# START OF Provided material
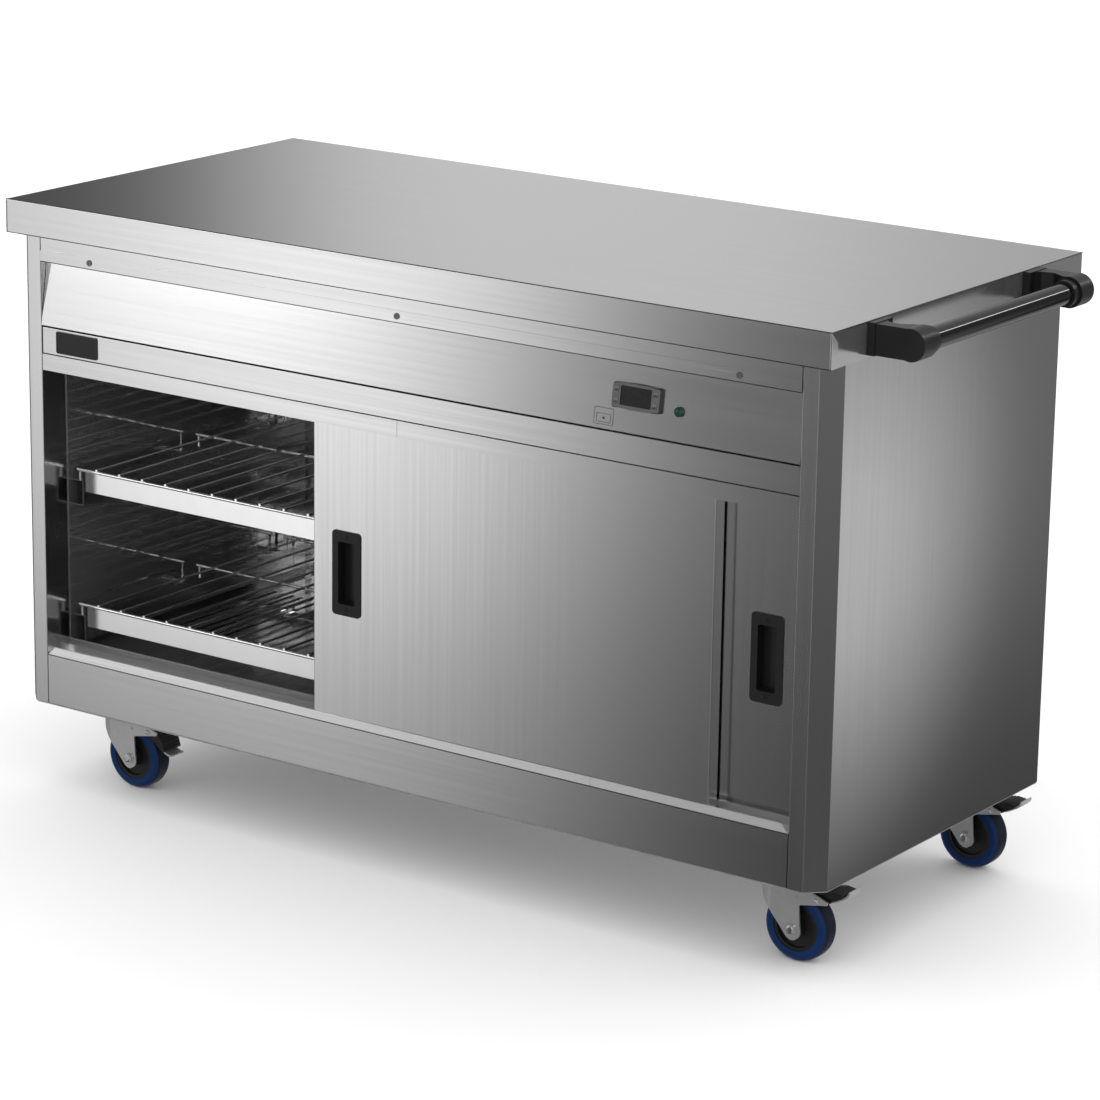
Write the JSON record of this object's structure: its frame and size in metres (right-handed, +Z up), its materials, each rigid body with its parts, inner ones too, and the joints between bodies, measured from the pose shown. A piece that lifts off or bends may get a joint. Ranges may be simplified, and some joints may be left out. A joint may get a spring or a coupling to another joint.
{
  "type": "food holding cabinet",
  "caption": "Mobile heated food holding cabinet in stainless steel: sliding doors, wire shelves, leaning control panel, end push handle and braked swivel castors.",
  "frame": {"origin": "on the floor under the middle of the whole outline, push handle included", "axes": "+Z up, +X along the cabinet towards the push handle, -Y out of the door side"},
  "size_m": [1.5, 0.665, 0.9],
  "materials": {
    "brushed_stainless": "brushed, satin",
    "plain_stainless_door": "brushed, satin",
    "polished_liner": "bright polished",
    "galvanised_sheet": "dull galvanised",
    "chromed_wire": "bright plated",
    "screw_steel": "plated",
    "black_badge": "dark plate, blank",
    "thermostat_case": "silver-grey face on a black body",
    "display_window": "dark tinted",
    "thermostat_keys": "dark keys",
    "green_lens": "dark green lens",
    "black_moulding": "fine textured black",
    "white_nylon": "natural nylon",
    "handle_tube": "gloss black coated tube",
    "motor_case": "grey motor can",
    "fan_wheel": "pressed blades",
    "element_sheath": "dull sheath",
    "gland_nylon": "black nylon",
    "zinc_castor": "zinc plated pressing",
    "black_wheel_centre": "black moulding",
    "blue_tyre": "dark blue elastic rubber",
    "brake_pedal": "black pad with a steel tip"
  },
  "bodies": {
    "cabinet": {"badge_plate": "black_badge", "base_panel": "galvanised_sheet", "cable_gland": "gland_nylon", "castor_bolts": "zinc_castor", "castor_plates": "zinc_castor", "control_panel": "brushed_stainless", "fan_motor": "motor_case", "fascia_panel": "brushed_stainless", "front_top_rail": "brushed_stainless", "heating_element": "element_sheath", "indicator_lamp": "green_lens", "kick_panel": "brushed_stainless", "liner_back": "brushed_stainless", "liner_floor": "polished_liner", "liner_left": "polished_liner", "liner_right": "polished_liner", "liner_top": "polished_liner", "panel_screws": "screw_steel", "push_handle_brackets": "black_moulding", "push_handle_tube": "handle_tube", "rear_panel": "brushed_stainless", "shelf_lower": "chromed_wire", "shelf_rails": "brushed_stainless", "shelf_upper": "chromed_wire", "side_panel_left": "brushed_stainless", "side_panel_right": "brushed_stainless", "sill_track": "brushed_stainless", "thermostat_housing": "thermostat_case", "thermostat_window": "display_window", "top_track": "brushed_stainless", "worktop": "brushed_stainless"},
    "door_left": {"door_left_skin": "plain_stainless_door", "door_left_inner_pan": "plain_stainless_door", "door_left_handle": "black_moulding", "door_left_glides": "white_nylon"},
    "door_right": {"door_right_skin": "plain_stainless_door", "door_right_inner_pan": "plain_stainless_door", "door_right_handle": "black_moulding", "door_right_glides": "white_nylon"},
    "button_1": {"thermostat_button_1": "thermostat_keys"},
    "button_2": {"thermostat_button_2": "thermostat_keys"},
    "button_3": {"thermostat_button_3": "thermostat_keys"},
    "button_4": {"thermostat_button_4": "thermostat_keys"},
    "fan": {"fan_impeller": "fan_wheel"},
    "castor_front_left": {"castor_front_left_fork": "zinc_castor"},
    "wheel_front_left": {"castor_front_left_hub": "black_wheel_centre", "castor_front_left_tyre": "blue_tyre"},
    "pedal_front_left": {"castor_front_left_pedal": "brake_pedal"},
    "castor_front_right": {"castor_front_right_fork": "zinc_castor"},
    "wheel_front_right": {"castor_front_right_hub": "black_wheel_centre", "castor_front_right_tyre": "blue_tyre"},
    "pedal_front_right": {"castor_front_right_pedal": "brake_pedal"},
    "castor_back_left": {"castor_back_left_fork": "zinc_castor"},
    "wheel_back_left": {"castor_back_left_hub": "black_wheel_centre", "castor_back_left_tyre": "blue_tyre"},
    "pedal_back_left": {"castor_back_left_pedal": "brake_pedal"},
    "castor_back_right": {"castor_back_right_fork": "zinc_castor"},
    "wheel_back_right": {"castor_back_right_hub": "black_wheel_centre", "castor_back_right_tyre": "blue_tyre"},
    "pedal_back_right": {"castor_back_right_pedal": "brake_pedal"}
  },
  "joints": [
    {"name": "left_door_slide", "type": "slide", "parent": "cabinet", "child": "door_left", "axis": [1, 0, 0], "range_m": [-0.506, 0.1298]},
    {"name": "right_door_slide", "type": "slide", "parent": "cabinet", "child": "door_right", "axis": [1, 0, 0], "range_m": [-0.6358, 0]},
    {"name": "button_1_press", "type": "slide", "parent": "cabinet", "child": "button_1", "axis": [0, 0.9901, -0.14], "range_m": [0, 0.0006], "stiffness_N_per_m": 400},
    {"name": "button_2_press", "type": "slide", "parent": "cabinet", "child": "button_2", "axis": [0, 0.9901, -0.14], "range_m": [0, 0.0006], "stiffness_N_per_m": 400},
    {"name": "button_3_press", "type": "slide", "parent": "cabinet", "child": "button_3", "axis": [0, 0.9901, -0.14], "range_m": [0, 0.0006], "stiffness_N_per_m": 400},
    {"name": "button_4_press", "type": "slide", "parent": "cabinet", "child": "button_4", "axis": [0, 0.9901, -0.14], "range_m": [0, 0.0006], "stiffness_N_per_m": 400},
    {"name": "fan_spin", "type": "hinge", "parent": "cabinet", "child": "fan", "pos_m": [-0.043, 0, 0.188], "axis": [0, 0, 1], "continuous": true},
    {"name": "front_left_swivel", "type": "hinge", "parent": "cabinet", "child": "castor_front_left", "pos_m": [-0.633, -0.225, 0.115], "axis": [0, 0, 1], "continuous": true},
    {"name": "front_left_wheel_spin", "type": "hinge", "parent": "castor_front_left", "child": "wheel_front_left", "pos_m": [-0.599, -0.225, 0.05], "axis": [0, 1, 0], "continuous": true},
    {"name": "front_left_brake", "type": "hinge", "parent": "castor_front_left", "child": "pedal_front_left", "pos_m": [-0.561, -0.225, 0.098], "axis": [0, 1, 0], "range_deg": [-65, 0]},
    {"name": "front_right_swivel", "type": "hinge", "parent": "cabinet", "child": "castor_front_right", "pos_m": [0.547, -0.225, 0.115], "axis": [0, 0, 1], "continuous": true},
    {"name": "front_right_wheel_spin", "type": "hinge", "parent": "castor_front_right", "child": "wheel_front_right", "pos_m": [0.581, -0.225, 0.05], "axis": [0, 1, 0], "continuous": true},
    {"name": "front_right_brake", "type": "hinge", "parent": "castor_front_right", "child": "pedal_front_right", "pos_m": [0.619, -0.225, 0.098], "axis": [0, 1, 0], "range_deg": [0, 65]},
    {"name": "back_left_swivel", "type": "hinge", "parent": "cabinet", "child": "castor_back_left", "pos_m": [-0.633, 0.243, 0.115], "axis": [0, 0, 1], "continuous": true},
    {"name": "back_left_wheel_spin", "type": "hinge", "parent": "castor_back_left", "child": "wheel_back_left", "pos_m": [-0.599, 0.243, 0.05], "axis": [0, 1, 0], "continuous": true},
    {"name": "back_left_brake", "type": "hinge", "parent": "castor_back_left", "child": "pedal_back_left", "pos_m": [-0.561, 0.243, 0.098], "axis": [0, 1, 0], "range_deg": [0, 65]},
    {"name": "back_right_swivel", "type": "hinge", "parent": "cabinet", "child": "castor_back_right", "pos_m": [0.547, 0.243, 0.115], "axis": [0, 0, 1], "continuous": true},
    {"name": "back_right_wheel_spin", "type": "hinge", "parent": "castor_back_right", "child": "wheel_back_right", "pos_m": [0.581, 0.243, 0.05], "axis": [0, 1, 0], "continuous": true},
    {"name": "back_right_brake", "type": "hinge", "parent": "castor_back_right", "child": "pedal_back_right", "pos_m": [0.619, 0.243, 0.098], "axis": [0, 1, 0], "range_deg": [0, 65]}
  ]
}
# END OF Provided material
> Instructions to follow:
Where does the word "materials" appear? Return each line that holds it.

> The result:
Write the JSON record of this object's structure: its frame and size in metres (right-handed, +Z up), its materials, each rigid body with its parts, inner ones too, and the joints between bodies, measured from the pose shown. A piece that lifts off or bends may get a joint. Ranges may be simplified, and some joints may be left out. A joint may get a spring or a coupling to another joint.
  "materials": {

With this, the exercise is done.